Illustrons ces paroles avec un simple exemple ; quand on évoque le burlesque, on se raccroche aussitôt à Terry Pratchett et Douglas Adams, dans leur registre respectif, or faire de l’ombre à ces écrivains semble bien présomptueux ! Pourtant Alexis Flamand force la comparaison en proposant nombre d’inventions loufoques ou baroques, telle une capitale dont les règles de bienséance et les modes de pensée ne seront pas sans surprendre.
Sans être au paroxysme de l’inventivité, ces multiples ajouts bâtissent un livre-univers comme on n’en avait pas lu depuis longtemps. Oubliez poncifs, héros investis de sauver le monde et autres supports traditionnels, l’auteur nous peint un tableau où la violence embrasse l’humour, où on rit et fronce les sourcils et où les nuances de gris, malgré un ton qui tend à adoucir ces propos souvent sombres, prédominent. Car certes, un sourire viendra souvent éclairer votre visage, mais sous des apparences légères se dessinent aussi plusieurs thèmes adultes. A la manière d’un Pratchett, toujours habile quand il s’agit de ridiculiser le quotidien à travers le prisme de la fantasy, l’auteur décrit une administration retorde, obscure, manipulatrice et paperassière, propose une réflexion sur la notion de providence, pour finalement mêler l’utile à l’agréable. Le pari semble réussi de ce côté-là !

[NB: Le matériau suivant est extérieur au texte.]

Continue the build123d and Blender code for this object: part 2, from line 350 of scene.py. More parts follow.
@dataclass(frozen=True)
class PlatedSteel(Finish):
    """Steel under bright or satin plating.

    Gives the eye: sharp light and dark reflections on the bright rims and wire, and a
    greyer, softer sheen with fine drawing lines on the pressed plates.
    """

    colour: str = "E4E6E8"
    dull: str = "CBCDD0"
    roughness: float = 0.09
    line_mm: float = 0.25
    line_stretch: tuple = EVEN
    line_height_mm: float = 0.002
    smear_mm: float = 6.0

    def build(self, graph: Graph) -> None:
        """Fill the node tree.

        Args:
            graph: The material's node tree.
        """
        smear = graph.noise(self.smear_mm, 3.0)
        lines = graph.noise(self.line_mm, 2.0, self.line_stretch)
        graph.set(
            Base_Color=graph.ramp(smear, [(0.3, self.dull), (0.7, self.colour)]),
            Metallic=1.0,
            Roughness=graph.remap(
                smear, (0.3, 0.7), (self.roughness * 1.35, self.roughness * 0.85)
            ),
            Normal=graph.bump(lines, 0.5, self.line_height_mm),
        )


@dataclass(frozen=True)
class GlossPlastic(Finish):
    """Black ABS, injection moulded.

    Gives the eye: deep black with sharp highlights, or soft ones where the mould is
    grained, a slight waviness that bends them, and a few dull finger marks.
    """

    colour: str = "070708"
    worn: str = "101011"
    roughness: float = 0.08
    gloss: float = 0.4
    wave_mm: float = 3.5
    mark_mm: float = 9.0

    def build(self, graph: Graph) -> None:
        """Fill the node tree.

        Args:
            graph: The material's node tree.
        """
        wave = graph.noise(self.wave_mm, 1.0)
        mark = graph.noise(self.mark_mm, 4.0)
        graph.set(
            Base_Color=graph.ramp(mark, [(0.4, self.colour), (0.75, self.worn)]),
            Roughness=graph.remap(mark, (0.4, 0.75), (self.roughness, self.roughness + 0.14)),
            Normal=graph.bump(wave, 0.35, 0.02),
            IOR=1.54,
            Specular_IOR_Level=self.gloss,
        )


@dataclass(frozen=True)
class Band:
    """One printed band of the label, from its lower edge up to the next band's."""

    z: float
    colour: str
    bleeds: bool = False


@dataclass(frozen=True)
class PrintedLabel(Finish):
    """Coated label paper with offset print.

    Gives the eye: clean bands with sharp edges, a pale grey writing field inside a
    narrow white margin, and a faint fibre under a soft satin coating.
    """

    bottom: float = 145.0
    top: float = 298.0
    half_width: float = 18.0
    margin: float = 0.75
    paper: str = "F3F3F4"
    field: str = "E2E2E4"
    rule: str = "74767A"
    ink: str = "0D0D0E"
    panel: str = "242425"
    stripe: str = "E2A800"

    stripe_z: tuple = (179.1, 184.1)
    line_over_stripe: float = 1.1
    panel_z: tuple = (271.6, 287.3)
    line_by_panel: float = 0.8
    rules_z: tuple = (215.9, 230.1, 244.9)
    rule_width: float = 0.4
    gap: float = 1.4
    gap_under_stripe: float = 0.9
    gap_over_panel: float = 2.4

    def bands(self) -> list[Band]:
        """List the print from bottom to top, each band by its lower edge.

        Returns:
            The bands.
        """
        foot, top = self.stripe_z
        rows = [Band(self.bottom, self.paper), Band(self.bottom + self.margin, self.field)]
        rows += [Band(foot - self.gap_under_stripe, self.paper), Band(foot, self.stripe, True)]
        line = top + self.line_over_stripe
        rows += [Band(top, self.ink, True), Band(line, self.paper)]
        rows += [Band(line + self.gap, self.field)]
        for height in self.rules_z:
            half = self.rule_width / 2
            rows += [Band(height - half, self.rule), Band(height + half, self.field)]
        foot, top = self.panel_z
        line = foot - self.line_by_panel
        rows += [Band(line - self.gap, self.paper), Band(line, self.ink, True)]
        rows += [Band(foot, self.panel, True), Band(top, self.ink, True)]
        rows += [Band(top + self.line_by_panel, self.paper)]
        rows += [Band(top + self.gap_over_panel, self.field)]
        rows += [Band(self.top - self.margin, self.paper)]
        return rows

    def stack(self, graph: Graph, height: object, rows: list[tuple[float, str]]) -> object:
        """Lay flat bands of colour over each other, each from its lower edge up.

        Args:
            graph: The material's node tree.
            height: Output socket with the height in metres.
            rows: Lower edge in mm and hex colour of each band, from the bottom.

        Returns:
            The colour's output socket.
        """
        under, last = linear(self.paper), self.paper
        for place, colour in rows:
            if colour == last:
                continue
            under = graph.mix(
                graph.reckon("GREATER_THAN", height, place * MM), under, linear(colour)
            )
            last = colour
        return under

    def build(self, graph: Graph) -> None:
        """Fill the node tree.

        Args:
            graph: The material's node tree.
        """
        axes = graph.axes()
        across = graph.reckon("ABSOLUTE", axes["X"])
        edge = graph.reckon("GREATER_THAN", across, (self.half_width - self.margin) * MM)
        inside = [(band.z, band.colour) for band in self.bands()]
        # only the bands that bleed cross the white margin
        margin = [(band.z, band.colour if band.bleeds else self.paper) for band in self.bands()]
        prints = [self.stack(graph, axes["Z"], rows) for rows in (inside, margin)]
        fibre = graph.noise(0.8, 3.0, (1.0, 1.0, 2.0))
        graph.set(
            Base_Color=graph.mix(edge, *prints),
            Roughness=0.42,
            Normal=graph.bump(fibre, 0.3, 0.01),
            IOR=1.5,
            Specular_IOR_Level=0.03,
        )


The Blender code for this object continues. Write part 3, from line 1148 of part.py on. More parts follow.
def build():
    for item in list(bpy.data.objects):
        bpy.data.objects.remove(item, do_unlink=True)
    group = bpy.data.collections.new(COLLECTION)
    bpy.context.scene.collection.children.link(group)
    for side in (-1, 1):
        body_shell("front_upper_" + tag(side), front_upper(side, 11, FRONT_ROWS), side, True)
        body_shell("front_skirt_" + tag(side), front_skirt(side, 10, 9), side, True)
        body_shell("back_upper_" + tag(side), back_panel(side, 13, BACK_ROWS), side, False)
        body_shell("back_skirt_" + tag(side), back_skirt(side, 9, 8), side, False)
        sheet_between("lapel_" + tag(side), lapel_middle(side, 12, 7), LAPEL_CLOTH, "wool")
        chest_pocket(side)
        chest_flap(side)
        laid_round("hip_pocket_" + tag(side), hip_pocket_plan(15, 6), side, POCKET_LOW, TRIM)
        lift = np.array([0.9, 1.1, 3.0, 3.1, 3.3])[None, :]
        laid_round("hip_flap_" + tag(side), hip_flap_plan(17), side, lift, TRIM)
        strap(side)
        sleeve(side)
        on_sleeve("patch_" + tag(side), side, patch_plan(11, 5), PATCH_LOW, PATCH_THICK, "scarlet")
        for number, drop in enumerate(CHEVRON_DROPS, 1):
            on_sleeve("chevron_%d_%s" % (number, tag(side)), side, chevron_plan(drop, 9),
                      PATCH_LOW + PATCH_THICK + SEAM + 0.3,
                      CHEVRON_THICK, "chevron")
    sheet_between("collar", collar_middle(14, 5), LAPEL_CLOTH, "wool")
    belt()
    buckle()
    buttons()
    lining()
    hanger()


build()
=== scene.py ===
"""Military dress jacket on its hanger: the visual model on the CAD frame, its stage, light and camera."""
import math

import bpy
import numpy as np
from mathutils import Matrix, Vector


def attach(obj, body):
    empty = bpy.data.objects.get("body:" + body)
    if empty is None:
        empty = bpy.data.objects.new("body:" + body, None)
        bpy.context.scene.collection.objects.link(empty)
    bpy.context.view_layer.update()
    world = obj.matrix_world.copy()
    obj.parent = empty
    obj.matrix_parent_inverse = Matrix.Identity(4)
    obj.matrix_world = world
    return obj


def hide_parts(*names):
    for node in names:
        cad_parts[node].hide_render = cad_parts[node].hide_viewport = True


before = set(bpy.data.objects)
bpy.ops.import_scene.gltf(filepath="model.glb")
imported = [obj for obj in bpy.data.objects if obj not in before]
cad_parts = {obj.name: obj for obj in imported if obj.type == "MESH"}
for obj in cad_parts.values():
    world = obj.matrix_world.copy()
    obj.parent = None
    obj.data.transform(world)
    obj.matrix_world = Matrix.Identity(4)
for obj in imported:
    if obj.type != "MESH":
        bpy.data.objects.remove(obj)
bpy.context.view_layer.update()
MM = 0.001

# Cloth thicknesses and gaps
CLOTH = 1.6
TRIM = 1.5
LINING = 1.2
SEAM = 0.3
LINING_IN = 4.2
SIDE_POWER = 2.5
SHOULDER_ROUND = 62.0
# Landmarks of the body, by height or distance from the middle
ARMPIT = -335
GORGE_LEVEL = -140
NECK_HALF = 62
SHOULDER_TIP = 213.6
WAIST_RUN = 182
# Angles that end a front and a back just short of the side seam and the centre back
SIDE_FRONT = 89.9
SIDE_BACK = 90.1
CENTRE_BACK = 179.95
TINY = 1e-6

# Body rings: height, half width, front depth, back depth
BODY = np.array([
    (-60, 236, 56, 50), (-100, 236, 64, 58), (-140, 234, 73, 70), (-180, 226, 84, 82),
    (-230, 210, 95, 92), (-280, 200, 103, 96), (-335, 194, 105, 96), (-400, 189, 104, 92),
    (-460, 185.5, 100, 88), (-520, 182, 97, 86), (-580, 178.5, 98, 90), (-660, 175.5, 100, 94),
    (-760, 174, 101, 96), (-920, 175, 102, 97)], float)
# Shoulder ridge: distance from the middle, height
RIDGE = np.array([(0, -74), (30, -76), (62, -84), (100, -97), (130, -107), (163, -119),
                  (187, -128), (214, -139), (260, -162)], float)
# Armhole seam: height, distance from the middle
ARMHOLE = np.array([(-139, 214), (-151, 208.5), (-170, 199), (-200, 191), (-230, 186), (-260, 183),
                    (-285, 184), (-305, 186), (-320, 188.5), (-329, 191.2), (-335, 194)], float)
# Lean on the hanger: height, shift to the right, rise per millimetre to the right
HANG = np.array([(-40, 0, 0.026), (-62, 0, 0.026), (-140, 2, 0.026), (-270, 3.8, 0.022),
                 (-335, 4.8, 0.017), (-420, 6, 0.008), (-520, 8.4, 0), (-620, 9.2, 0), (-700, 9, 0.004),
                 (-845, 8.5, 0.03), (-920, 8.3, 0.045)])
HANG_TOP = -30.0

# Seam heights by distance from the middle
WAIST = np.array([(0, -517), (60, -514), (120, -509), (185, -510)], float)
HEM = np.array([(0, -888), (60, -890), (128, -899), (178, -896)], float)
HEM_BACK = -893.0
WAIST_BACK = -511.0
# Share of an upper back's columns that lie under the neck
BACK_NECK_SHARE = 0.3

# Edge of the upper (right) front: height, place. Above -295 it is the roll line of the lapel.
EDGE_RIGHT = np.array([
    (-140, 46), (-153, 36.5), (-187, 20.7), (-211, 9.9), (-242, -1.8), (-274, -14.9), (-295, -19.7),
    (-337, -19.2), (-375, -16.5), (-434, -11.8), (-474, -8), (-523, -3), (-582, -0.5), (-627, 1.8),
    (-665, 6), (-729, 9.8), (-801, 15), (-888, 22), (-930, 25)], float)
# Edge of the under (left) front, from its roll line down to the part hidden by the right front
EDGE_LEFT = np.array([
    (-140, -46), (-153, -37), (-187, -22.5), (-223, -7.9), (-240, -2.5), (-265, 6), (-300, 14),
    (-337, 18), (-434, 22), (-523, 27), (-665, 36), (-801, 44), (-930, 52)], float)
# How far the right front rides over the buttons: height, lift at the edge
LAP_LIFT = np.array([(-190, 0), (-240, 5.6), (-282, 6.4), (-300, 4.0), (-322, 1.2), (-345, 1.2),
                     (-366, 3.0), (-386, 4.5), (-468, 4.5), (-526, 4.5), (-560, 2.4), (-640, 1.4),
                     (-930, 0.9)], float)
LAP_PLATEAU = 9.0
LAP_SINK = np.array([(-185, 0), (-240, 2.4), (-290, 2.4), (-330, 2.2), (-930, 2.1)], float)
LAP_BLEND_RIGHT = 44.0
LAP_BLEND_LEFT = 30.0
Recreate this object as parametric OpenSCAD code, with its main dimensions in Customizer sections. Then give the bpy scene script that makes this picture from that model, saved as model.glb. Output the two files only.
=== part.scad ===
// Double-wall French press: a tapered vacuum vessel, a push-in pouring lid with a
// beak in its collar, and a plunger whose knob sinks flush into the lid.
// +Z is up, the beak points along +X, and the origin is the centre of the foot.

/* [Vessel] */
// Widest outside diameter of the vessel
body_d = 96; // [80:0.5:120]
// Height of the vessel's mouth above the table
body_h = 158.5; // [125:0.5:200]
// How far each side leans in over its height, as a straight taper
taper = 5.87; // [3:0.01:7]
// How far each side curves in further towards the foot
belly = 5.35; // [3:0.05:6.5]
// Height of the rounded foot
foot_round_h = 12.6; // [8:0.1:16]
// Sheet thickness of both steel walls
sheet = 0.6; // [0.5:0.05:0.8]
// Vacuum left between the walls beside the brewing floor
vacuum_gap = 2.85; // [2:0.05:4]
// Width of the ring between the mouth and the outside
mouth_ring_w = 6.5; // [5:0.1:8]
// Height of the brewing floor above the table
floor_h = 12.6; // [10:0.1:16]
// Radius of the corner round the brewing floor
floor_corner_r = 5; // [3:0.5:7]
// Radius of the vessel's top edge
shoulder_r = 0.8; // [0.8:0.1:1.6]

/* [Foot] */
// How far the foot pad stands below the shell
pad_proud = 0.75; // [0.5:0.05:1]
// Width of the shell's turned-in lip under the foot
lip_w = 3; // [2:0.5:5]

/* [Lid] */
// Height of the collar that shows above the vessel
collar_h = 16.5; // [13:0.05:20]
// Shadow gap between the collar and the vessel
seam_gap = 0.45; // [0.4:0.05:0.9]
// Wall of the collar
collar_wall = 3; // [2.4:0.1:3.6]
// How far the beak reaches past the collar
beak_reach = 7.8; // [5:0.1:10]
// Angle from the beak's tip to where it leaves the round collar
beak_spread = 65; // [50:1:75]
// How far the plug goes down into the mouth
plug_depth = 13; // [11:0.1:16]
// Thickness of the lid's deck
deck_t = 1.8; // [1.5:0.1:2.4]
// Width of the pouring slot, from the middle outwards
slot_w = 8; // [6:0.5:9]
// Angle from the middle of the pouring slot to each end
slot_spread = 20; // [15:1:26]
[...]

Pour soutenir ces bases, le livre offre un scénario agréable, quoique linéaire selon les chapitres, avec une variété des points de vue appréciable. Tantôt projeté aux côtés d'un Maek qui souhaite rallier l’école T’Sank, célèbre pour former des assassins, tantôt propulsé vers un Jonas Alamänder, questeur voulant plaider sa cause auprès du roi suite à une expropriation, nous n’aurons pas le temps de nous ennuyer !
Si on peine encore à lier tous les fils de l’intrigue, on ne se lasse pourtant pas tant notre intérêt se voit stimulé par les révélations, retournements de situation ou chutes incisives. La fin beaucoup plus axée sur l’enquête policière pourrait sembler longuette mais ne doutons pas que Le Mehnzotain, second tome du cycle, démarrera sur les chapeaux de roue !

Autour des deux protagonistes principaux orbitent plusieurs perles, de l’improbable Retzel au délateur Ernst, en passant par la téméraire Vance et l’effroyable Akir. Vous l’aurez compris, on nous présente là une palette d’avatars qui satisfera tous les penchants. On pourrait regretter la discrétion de certains personnages mais, dans l’ensemble, tous sont dotés de défauts comme de qualités, en un mot : humains (si cet adjectif peut convenir à un monde aussi farfelu !)

Les protagonistes se succèdent ainsi avec fluidité, servis par une plume tout à fait satisfaisante, et nous ne pouvons que nous languir en attendant la suite. Ajoutez à cela des clins d’œil qui ne grèvent pas le récit, nous offrant un bel hommage à des virtuoses comme Vance, Leiber ou Lovecraft, des notes en début de chapitres qui enrichissent encore le background, et vous obtiendrez une fantasy française au meilleur de sa forme.